Aim
Output only the lines from the start of the entries through the line holding "blade's surface, as". Each line must match the original exactly.
--
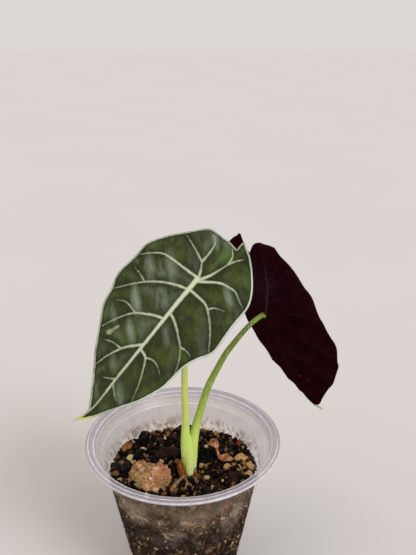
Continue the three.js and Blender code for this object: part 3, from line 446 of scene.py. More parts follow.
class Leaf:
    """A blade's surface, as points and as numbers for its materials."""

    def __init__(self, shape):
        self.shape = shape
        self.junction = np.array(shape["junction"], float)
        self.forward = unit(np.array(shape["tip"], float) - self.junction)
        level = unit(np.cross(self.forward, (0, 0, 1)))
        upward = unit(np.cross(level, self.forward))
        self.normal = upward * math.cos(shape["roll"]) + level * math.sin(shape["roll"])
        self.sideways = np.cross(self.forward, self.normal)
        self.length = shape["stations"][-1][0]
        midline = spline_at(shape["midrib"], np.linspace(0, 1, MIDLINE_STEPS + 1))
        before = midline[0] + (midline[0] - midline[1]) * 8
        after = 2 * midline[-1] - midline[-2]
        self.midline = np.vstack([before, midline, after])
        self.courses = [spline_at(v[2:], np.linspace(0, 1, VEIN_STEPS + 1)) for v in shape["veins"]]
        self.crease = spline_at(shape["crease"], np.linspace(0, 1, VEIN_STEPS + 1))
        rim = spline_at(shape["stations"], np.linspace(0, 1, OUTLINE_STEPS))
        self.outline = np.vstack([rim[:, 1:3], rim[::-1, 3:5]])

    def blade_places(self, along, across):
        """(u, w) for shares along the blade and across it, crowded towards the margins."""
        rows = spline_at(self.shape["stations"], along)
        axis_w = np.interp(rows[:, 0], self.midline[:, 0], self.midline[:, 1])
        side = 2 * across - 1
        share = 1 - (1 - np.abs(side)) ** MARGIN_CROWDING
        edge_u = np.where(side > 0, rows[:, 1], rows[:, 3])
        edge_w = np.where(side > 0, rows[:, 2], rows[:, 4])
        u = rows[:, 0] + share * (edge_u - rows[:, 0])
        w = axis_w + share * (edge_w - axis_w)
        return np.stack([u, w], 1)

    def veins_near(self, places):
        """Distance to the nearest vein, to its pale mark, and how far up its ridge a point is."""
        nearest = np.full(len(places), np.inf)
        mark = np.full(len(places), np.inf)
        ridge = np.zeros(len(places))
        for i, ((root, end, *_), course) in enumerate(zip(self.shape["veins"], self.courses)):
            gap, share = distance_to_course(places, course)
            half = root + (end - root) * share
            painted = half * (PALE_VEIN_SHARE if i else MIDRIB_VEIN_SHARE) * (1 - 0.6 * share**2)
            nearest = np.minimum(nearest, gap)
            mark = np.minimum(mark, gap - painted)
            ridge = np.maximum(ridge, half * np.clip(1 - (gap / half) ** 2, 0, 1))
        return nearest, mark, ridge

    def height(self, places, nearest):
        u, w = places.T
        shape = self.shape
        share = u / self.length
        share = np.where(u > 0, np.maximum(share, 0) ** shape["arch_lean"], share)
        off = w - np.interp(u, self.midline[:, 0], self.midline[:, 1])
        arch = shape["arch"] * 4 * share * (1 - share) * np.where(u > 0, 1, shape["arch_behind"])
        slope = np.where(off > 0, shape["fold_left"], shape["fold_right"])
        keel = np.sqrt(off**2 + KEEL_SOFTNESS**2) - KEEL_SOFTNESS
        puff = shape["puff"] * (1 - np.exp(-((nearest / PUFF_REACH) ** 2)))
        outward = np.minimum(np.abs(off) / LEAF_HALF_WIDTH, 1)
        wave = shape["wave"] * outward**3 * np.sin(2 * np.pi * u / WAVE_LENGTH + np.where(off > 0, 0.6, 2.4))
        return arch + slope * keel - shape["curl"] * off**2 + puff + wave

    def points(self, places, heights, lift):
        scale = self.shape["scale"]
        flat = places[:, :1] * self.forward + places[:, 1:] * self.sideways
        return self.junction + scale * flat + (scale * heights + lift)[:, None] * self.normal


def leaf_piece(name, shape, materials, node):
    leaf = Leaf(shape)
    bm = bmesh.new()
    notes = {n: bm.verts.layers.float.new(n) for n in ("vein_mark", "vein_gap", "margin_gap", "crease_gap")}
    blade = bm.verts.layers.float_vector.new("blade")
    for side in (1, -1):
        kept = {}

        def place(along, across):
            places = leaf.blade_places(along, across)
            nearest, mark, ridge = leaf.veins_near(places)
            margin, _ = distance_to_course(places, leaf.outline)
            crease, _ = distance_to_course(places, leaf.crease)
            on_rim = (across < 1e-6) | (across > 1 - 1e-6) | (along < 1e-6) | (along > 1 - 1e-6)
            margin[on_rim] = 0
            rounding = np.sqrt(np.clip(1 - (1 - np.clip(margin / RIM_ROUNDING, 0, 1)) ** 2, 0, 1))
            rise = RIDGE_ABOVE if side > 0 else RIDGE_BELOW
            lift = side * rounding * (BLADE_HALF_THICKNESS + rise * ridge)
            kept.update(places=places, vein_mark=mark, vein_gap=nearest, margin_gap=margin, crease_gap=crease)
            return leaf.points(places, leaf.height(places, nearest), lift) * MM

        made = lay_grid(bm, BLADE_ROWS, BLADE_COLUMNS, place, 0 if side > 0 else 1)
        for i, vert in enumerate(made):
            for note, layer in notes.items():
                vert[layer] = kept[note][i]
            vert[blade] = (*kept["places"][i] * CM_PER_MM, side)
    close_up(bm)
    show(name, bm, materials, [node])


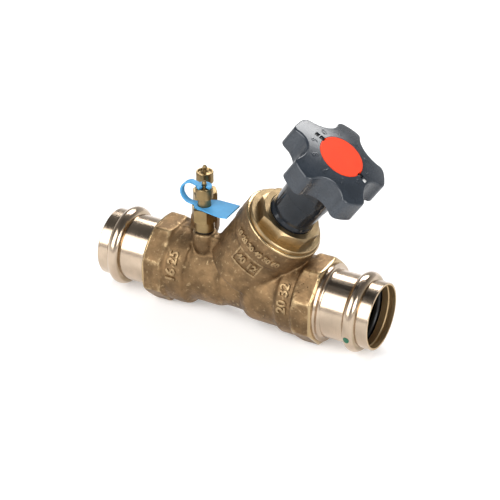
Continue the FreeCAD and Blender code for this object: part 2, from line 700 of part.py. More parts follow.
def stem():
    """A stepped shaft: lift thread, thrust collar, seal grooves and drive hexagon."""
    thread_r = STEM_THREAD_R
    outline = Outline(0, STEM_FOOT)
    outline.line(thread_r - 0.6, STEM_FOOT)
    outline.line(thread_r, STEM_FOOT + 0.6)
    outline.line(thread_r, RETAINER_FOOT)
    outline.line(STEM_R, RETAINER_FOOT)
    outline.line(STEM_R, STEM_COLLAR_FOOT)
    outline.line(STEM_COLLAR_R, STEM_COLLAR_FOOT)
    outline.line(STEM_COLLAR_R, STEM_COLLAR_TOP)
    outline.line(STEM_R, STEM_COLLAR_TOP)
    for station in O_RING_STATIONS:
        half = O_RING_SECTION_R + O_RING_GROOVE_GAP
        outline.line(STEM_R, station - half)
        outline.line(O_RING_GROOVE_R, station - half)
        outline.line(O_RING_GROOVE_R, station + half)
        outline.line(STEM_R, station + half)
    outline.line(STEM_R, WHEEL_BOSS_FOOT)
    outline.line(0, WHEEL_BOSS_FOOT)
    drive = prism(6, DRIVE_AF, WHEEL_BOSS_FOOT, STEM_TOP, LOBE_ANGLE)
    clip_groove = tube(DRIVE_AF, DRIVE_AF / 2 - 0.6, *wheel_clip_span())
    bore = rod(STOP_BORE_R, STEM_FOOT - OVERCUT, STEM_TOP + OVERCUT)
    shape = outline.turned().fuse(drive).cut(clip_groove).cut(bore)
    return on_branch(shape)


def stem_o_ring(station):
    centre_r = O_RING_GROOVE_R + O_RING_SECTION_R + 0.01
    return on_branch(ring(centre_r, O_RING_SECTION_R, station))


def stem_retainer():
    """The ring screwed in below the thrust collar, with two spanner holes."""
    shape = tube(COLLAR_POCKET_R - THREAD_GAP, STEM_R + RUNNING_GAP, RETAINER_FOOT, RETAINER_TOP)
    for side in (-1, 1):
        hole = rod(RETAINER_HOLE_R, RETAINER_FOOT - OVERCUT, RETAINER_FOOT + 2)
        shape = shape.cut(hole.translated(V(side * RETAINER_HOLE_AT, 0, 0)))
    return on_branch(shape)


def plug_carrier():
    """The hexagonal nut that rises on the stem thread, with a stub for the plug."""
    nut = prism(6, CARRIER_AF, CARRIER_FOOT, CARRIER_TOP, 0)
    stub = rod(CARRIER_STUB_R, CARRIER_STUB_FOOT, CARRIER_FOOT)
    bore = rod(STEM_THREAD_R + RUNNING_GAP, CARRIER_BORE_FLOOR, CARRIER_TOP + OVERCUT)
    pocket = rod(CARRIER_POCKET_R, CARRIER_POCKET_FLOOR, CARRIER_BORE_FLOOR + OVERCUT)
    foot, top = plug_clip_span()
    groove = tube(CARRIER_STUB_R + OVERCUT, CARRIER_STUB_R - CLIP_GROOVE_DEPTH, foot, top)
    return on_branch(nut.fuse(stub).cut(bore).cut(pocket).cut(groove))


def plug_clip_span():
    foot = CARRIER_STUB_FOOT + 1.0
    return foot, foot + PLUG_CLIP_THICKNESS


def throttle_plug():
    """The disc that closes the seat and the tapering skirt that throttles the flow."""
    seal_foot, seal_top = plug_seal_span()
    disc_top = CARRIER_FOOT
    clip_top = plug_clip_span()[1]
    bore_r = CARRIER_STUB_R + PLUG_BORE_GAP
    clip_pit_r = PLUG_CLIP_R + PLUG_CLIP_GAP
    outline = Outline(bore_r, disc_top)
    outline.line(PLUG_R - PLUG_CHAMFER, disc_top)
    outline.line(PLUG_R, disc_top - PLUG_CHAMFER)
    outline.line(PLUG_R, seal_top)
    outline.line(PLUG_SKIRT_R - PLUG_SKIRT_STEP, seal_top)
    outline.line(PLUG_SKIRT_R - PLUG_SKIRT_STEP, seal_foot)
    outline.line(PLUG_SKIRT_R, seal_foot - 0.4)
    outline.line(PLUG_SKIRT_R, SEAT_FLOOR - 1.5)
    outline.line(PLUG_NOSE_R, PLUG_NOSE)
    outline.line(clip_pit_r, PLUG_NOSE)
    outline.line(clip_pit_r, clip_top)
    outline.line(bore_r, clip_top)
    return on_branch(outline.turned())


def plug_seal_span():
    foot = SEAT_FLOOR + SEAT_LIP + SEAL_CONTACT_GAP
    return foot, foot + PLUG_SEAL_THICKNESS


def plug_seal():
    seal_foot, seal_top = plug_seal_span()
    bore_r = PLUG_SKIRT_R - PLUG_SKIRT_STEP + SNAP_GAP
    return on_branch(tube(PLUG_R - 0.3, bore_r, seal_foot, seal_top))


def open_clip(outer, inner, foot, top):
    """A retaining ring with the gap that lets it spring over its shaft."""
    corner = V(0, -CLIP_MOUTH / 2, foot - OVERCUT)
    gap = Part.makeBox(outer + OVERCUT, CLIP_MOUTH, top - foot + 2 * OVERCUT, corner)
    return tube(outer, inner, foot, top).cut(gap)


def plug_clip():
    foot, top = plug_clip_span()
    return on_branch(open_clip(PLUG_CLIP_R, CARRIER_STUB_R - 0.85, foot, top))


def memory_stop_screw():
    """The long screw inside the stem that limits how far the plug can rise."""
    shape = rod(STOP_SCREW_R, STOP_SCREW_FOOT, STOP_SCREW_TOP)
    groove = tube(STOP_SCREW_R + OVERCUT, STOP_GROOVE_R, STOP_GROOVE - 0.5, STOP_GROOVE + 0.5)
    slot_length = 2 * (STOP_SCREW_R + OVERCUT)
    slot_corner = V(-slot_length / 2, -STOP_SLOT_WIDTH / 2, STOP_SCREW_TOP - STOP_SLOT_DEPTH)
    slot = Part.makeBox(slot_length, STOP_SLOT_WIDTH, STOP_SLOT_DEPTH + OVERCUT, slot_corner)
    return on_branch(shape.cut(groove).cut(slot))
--
Result of the task
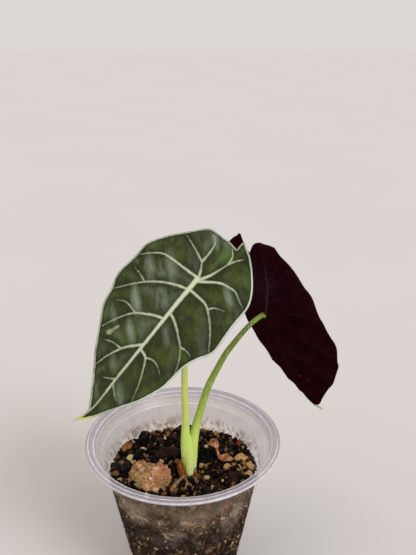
Continue the three.js and Blender code for this object: part 3, from line 446 of scene.py. More parts follow.
class Leaf:
    """A blade's surface, as points and as numbers for its materials."""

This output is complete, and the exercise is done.